In a sign of more turmoil at Pennsylvania’s largest pension fund, the $64 billion retirement plan for teachers on Tuesday hired an outside manager to oversee its complex and low-performing investments.
Seattle-based Verus Investments will take on “monitoring and oversight of investment,” the job done by PSERS’s chief investment officer, James Grossman, the highest-paid employee of Pennsylvania government. Grossman has been the architect behind the fund’s pursuit of exotic and far-flung investments that have drawn increasing criticism.
Grossman hasn’t left his position. But the “emergency” hiring is needed to monitor and oversee investments during “internal and external investigations” of PSERS investments, the fund said.
The scrutiny includes a federal probe of a flurry of real estate deals in Harrisburg and investigation by outside lawyers into an “error” that exaggerated PSERS’ investment profits.
Citing that mistake, the fund on Monday took the painful and embarrassing step of reversing its previous stand and requiring school employees to pay more to support their retirement.
The reversal came after the fund’s executives, including Grossman, had reported the inflated investment results, citing them as a reason not to increase payments by employees.
The Monday vote was a bitter one for teachers. It will boost payments to PSERS — the Pennsylvania School Employees’ Retirement System — for about 100,000 school workers hired since 2011.
Their annual deduction will climb to 8% of their pay, up from 7.5%. Such a teacher earning $60,000 a year will pay about $4,800 to PSERS, an increase of $300.
Teachers and other educational staff hired since 2019 will face an even bigger bump: up to 8.25%.
Union leaders were caustic. Arthur Steinberg, head of the Pennsylvania unit of the American Federation of Teachers, which represents 36,000 teachers in Philadelphia and 60 other districts, cited recent revelations in The Inquirer of extravagant travel by Grossman’s investment staff as more reason for outrage.
“After being wined and dined at the expense of Pennsylvania’s educators, it is infuriating, but unsurprising, to learn that the PSERS board has voted to take more money out of the pockets of the commonwealth’s educators,” Steinberg said.
The national AFT recently published a report highly critical of private investment firms such as the ones favored under Grossman, citing academic studies showing that past returns had been no better than the stock market.

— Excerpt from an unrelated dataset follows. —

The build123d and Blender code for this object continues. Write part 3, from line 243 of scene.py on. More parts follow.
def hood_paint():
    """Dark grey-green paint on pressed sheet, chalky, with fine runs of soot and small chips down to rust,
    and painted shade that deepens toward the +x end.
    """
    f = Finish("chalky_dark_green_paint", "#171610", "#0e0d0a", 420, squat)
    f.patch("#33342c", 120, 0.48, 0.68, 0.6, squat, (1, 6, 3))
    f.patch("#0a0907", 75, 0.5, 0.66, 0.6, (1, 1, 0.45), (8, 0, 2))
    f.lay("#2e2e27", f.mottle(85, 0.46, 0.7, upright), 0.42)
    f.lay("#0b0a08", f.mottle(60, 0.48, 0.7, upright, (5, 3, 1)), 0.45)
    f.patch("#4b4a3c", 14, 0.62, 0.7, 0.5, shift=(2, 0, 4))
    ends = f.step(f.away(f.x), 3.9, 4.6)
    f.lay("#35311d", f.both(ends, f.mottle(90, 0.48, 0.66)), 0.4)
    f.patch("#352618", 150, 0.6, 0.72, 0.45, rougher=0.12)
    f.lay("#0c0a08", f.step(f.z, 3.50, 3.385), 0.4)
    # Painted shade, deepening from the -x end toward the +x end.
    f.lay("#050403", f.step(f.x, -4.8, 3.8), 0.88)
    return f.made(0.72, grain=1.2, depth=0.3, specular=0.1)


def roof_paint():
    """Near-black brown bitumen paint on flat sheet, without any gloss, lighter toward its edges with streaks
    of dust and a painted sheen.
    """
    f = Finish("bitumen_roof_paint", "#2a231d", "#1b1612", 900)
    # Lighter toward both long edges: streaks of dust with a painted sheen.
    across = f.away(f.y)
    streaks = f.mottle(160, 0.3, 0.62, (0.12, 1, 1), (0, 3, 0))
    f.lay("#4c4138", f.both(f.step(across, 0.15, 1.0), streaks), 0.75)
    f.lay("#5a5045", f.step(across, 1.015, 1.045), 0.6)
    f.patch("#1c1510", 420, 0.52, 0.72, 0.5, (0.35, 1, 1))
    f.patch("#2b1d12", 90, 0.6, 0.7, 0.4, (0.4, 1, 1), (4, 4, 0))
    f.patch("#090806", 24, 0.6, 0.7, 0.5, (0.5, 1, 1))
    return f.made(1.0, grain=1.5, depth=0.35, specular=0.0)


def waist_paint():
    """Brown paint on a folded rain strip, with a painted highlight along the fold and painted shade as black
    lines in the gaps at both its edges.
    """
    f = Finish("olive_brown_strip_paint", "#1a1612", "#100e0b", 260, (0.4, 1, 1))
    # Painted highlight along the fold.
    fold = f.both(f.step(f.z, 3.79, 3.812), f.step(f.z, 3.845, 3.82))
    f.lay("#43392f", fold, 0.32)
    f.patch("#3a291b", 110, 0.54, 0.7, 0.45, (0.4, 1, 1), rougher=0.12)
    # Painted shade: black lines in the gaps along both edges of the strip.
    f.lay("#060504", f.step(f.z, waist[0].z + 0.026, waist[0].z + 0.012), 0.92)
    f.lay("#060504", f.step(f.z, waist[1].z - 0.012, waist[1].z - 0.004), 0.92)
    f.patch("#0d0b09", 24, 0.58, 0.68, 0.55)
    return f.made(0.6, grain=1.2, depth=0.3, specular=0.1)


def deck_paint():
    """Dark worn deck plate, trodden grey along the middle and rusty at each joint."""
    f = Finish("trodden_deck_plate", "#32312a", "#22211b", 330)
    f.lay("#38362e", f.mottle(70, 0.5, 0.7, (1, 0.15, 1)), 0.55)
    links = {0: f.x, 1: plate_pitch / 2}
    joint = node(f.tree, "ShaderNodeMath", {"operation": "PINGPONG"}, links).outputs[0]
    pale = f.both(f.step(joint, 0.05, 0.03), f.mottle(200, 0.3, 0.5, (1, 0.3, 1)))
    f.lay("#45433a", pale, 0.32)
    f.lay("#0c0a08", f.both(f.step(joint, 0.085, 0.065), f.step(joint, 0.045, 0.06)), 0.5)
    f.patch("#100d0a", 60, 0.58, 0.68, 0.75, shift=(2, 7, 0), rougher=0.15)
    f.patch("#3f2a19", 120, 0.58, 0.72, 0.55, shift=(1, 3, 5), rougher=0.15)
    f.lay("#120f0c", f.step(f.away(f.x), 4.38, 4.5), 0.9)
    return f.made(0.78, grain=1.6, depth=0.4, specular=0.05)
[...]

Here’s why PSERS was forced to raise rates for school employees. Under a 2010 pension reform law, teachers must join taxpayers in paying more into the fund if the retirement plan does not meet specified goals for investment returns.

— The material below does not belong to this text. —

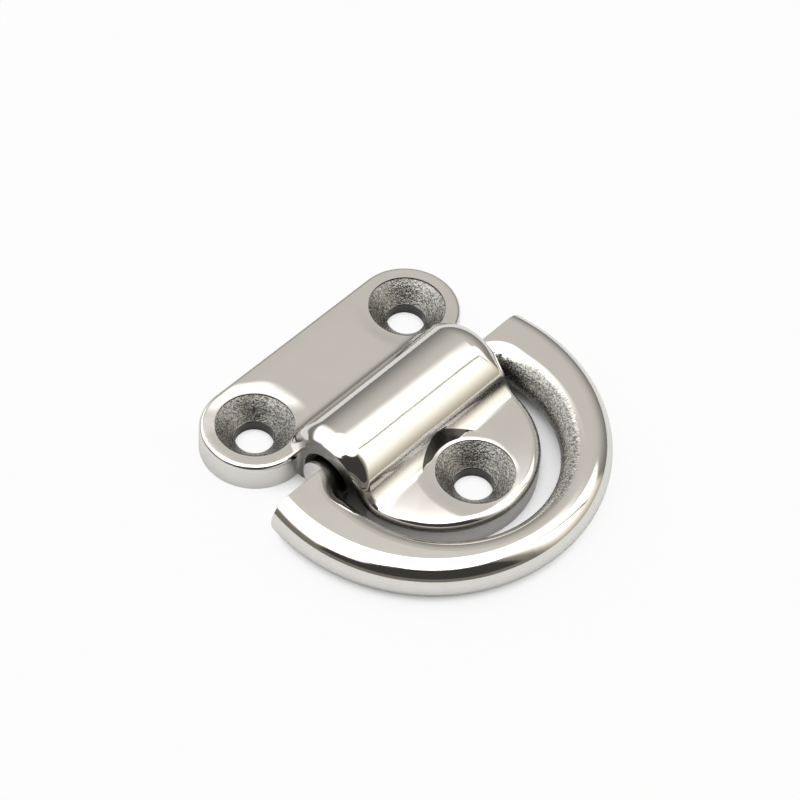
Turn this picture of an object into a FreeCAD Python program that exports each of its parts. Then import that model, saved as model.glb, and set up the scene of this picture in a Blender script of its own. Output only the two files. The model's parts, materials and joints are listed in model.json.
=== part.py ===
import FreeCAD, Part
import math
import os

import Sketcher

# Folding deck D-ring: a cast stainless pad eye for three countersunk screws, and a ring that folds flat round it.
# Millimetres. The deck is z = 0. The origin is the centre of the circle through the three screw holes.
# The hinge runs along X. The folded ring points along -Y.

SIZES = (
    ("HolePitch", 35.0, "distance from each screw hole to the other two"),
    ("HoleDiameter", 6.2, "clearance hole for an M6 screw"),
    ("SinkDiameter", 12.6, "countersink for the head of the screw"),
    ("SinkAngle", 90.0, "included angle of the countersink, degrees"),
    ("PlateThickness", 5.0, "flange round the screws"),
    ("PlateWidth", 17.4, "rear flange, front to back"),
    ("TongueReach", 8.2, "front flange past the centre of its screw"),
    ("PlateRimRound", 0.8, "soft top edge of the rear flange"),
    ("HousingLength", 33.6, "hinge housing and front flange, side to side"),
    ("HousingDiameter", 16.8, "outside of the half-round housing"),
    ("HousingRimRound", 1.6, "soft edge of the housing's ends and of the front flange"),
    ("FrontFootRound", 3.0, "cast fillet where the housing meets the front flange"),
    ("BackFootRound", 2.0, "cast fillet where the housing meets the rear flange"),
    ("DriverDiameter", 16.2, "room cut in the housing for the driver over the front screw"),
    ("HingeSetback", 14.5, "hinge line in front of the rear screws"),
    ("RingThickness", 7.2, "ring and hinge bar, top to bottom"),
    ("HingeClearance", 0.8, "play round the hinge bar, all round"),
    ("DeckClearance", 0.35, "under the folded ring"),
    ("MouthRound", 0.4, "soft edge of the channel where the bar leaves it"),
    ("ArmGap", 1.7, "between the housing's end and the ring's arm"),
    ("TongueGap", 3.5, "between the front flange and the bow of the ring"),
    ("BowWidth", 7.2, "ring at its far end"),
    ("ArmWidth", 10.8, "ring at its widest, beside the housing"),
    ("EdgeFlat", 0.15, "half of the flat left between the rounded edges of the ring"),
    ("BarReach", 1.1, "full round bar past each end of the housing"),
    ("CornerRound", 1.8, "inner corners between the bar and the arms"),
    ("CutRound", 0.12, "broken edge of the arms' cut ends"),
)

# Places that several features share, as expressions of the driving sizes
REAR_ROW_Y = "(Sizes.HolePitch / (2 * sqrt(3)))"
FRONT_HOLE_Y = "(-Sizes.HolePitch / sqrt(3))"
HINGE_Y = f"({REAR_ROW_Y} - Sizes.HingeSetback)"
HINGE_Z = "(Sizes.DeckClearance + Sizes.RingThickness / 2)"
HOUSING_RADIUS = "(Sizes.HousingDiameter / 2)"
TONGUE_RADIUS = "(Sizes.HousingLength / 2)"
TONGUE_TIP_Y = f"({FRONT_HOLE_Y} - Sizes.TongueReach)"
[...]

But in 2020, the fund’s professional staff reported that PSERS’s investment returns had averaged 6.38% over the last nine years — just above the critical 6.36% threshold goal.

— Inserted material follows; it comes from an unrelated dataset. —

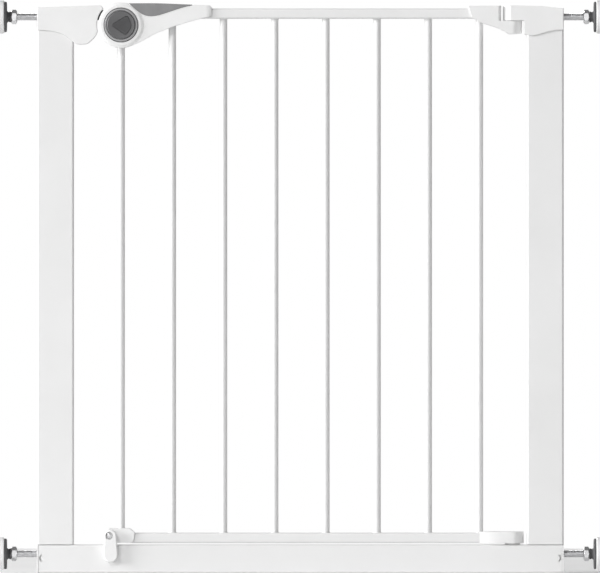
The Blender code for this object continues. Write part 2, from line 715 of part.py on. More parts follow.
def latch_housing(parent):
    """Core between the handle's two shells, which holds the rail's end and guides the bolt."""
    front = -BOLT_HALF + SEAM
    right = housing_end()
    start = math.degrees(math.asin((RAIL_TOP - 0.0004 - HUB_Z) / CORE_RADIUS))
    core = arc((HUB_X, HUB_Z), CORE_RADIUS, start, 335, 36)
    outline = [*core, (right, core[-1][1]), (right, RAIL_TOP)]
    thing = piece("latch_housing", prism(outline, front, CORE_HALF, "y"), "white_plastic", parent)
    spigot = middle_box(RAIL_HALF - TUBE_WALL - 0.0024, RAIL_HEIGHT / 2 - TUBE_WALL - SEAM, 0.001, RAIL_LINE)
    join(thing, prism(spigot, right - 0.002, right + 0.010, "x"))
    half = BOLT_HEIGHT / 2 + BOLT_CLEARANCE
    spring_end = right - 0.0035
    levels = (bolt_line() - half, bolt_line() + half)
    cut(thing, block((HUB_X - 0.05, spring_end), (front - 0.002, BOLT_HALF + BOLT_CLEARANCE), levels))
    cut(thing, rod(BAR_RADIUS + SEAM, -0.04, -0.0180, (HUB_X, 0, HUB_Z), "z", 16))
    cut(thing, rod(PIVOT_RADIUS + PIN_CLEARANCE, -0.02, 0.02, (HUB_X, 0, HUB_Z), "y", 20))


def latch_bolt(parent):
    """Sliding bolt, with a forked tail that the handle's peg draws back."""
    line, half = bolt_line(), BOLT_HEIGHT / 2
    tip, tail = HUB_X - BOLT_REACH, HUB_X + BOLT_TAIL
    plan = [(tip, -BOLT_HALF), (tail, -BOLT_HALF), (tail, BOLT_HALF)]
    plan += [(tip + 0.004, BOLT_HALF), (tip, BOLT_HALF - 0.004)]
    thing = piece("latch_bolt", prism(plan, line - half, line + half, "z"), "dark_grey_plastic", parent)
    peg_z = HUB_Z - peg_distance()
    fork = PEG_RADIUS + PEG_CLEARANCE
    strip_left, strip_right = HUB_X - 0.0231, HUB_X - 0.0141
    base = peg_z - 0.0034
    crown = peg_z + 0.0071
    outline = [
        (strip_left, line + half - 0.001),
        (strip_left, HUB_Z - 0.0095),
        (HUB_X - 0.0111, base),
        (HUB_X - fork, base),
        (HUB_X - fork, peg_z + 0.0046),
        (HUB_X + fork, peg_z + 0.0046),
        (HUB_X + fork, base),
        (HUB_X + fork + 0.0037, base),
        (HUB_X + fork + 0.0037, crown),
        (HUB_X - 0.0061, crown),
        (strip_right, HUB_Z - 0.0055),
        (strip_right, line + half - 0.001),
    ]
    join(thing, prism(outline, -CORE_HALF, -BOLT_HALF + 0.0002, "y"))


def peg_distance():
    """Hub centre to the peg that draws the bolt: its travel over the handle's lift."""
    return BOLT_TRAVEL / HANDLE_LIFT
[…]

PSERS’s executive director, Glen Grell, rejected Torsella’s concerns, saying that “the adjustments are not errors.” The Inquirer published copies of their exchange last week.
In December, the full board approved the revised number. Torsella was one of three board members to abstain, along with State Rep. Frank Ryan (R., Lebanon) and Richard Vague, the state banking secretary.
Board chairman Chris Santa Maria, a Lower Merion teacher, and the senior pension staff, including Grossman, insisted that the numbers were solid.
“We did our due diligence,” Grossman said. “We covered it. I’m not worried about it.”
Grossman, a 1989 Elizabethtown College accounting graduate, has worked at PSERS since 1997. He became chief investment officer in 2013. He makes $485,000 a year.
The PSERS board has said little about how the math mistake occurred. Nor has it disclosed the new and lower figure for investment returns. But in late March, it said it was looking into the conduct of both its own staff and outside consultants who advise PSERS.
PSERS is also facing an FBI investigation into the fund’s purchase of millions of dollars in real estate in Harrisburg over the last few years, The Inquirer has learned.
It’s unclear whether the federal prosecutors and FBI agents with the U.S. Attorney’s Office in Philadelphia are also looking at the error in investment returns.
In recent years, the giant fund has been criticized for its lagging returns, especially given the plan’s underfunded condition going back 20 years. In its last fiscal year, ended June 30, the plan had an investment rate of return of only 1.1%, compared with 5.4% for the S&P 500.